The practical recommendation is to supplement prompt-based approaches with fundamental interventions: adversarial debiasing, fairness constraints, training corpus refinement, and hybrid human-AI oversight. The neutrality of prompt framing does not yield bias-free baselines—default model behaviors activate non-trivial editorial signals absent explicit instructions. Auditing and transparency standards must be established for curation systems prior to deployment, given their increasing adoption in both proprietary and open-protocol social platforms.

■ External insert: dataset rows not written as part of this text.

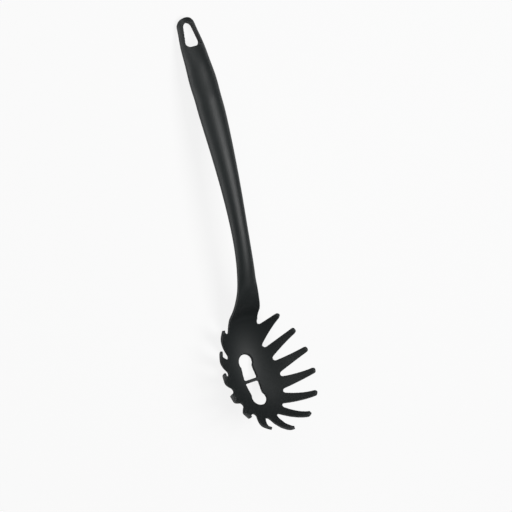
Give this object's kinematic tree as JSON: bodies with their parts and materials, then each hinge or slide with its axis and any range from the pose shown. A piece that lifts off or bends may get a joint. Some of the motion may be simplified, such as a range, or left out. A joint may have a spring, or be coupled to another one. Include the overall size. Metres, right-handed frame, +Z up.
{
  "type": "pasta server",
  "caption": "Deep ladle-like bowl with tall tines round its rim and drain holes in its floor, on a long curved handle with a hanging eye.",
  "frame": {"origin": "on the table under the middle of the laid object, at the bottom centre of its bounding box", "axes": "+X from the hanging end toward the bowl's far tines, +Y across the bowl, +Z up from the table that it lies on"},
  "size_m": [0.316, 0.074, 0.0615],
  "materials": {
    "black_nylon": "satin black nylon with a fine moulded grain"
  },
  "bodies": {
    "root": {"hanging_loop": "black_nylon", "grip": "black_nylon", "neck": "black_nylon", "bowl": "black_nylon", "tine_01": "black_nylon", "tine_02": "black_nylon", "tine_03": "black_nylon", "tine_04": "black_nylon", "tine_05": "black_nylon", "tine_06": "black_nylon", "tine_07": "black_nylon", "tine_08": "black_nylon", "tine_09": "black_nylon", "tine_10": "black_nylon", "tine_11": "black_nylon", "tine_12": "black_nylon", "tine_13": "black_nylon"}
  },
  "joints": []
}
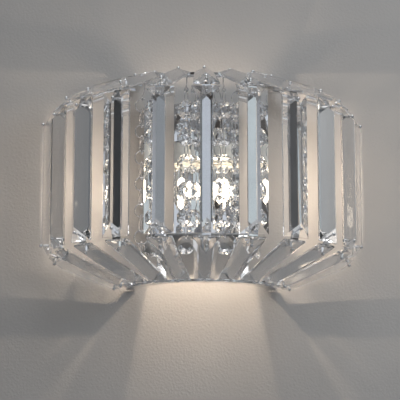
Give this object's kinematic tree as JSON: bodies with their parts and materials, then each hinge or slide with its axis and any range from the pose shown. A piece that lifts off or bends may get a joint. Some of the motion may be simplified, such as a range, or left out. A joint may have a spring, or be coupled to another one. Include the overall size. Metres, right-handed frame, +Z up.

Speculation on future developments suggests greater emphasis on intentional user-driven feed designs (e.g., BONSAI-like frameworks) and systematic comparison with traditional recommendation systems to quantify relative bias risk.


Conclusion

LLM-based content curation systems exhibit persistent, structural amplification of polarized and left-leaning content, with toxicity and sentiment bias modulated by prompt objectives but not eradicated. Political leaning bias represents the clearest demographic signal, resisting mitigation via prompt engineering and challenging assumptions regarding the neutrality of LLMs in high-stakes environments. Indirect discrimination via learned content-feature associations necessitates a paradigm shift towards robust auditing and intervention protocols before these systems are deployed at scale. Ongoing scrutiny and evolutionary refinement of fairness metrics, demographic inference, and intervention mechanisms will be crucial for aligning LLM-based curation with equitable information access standards.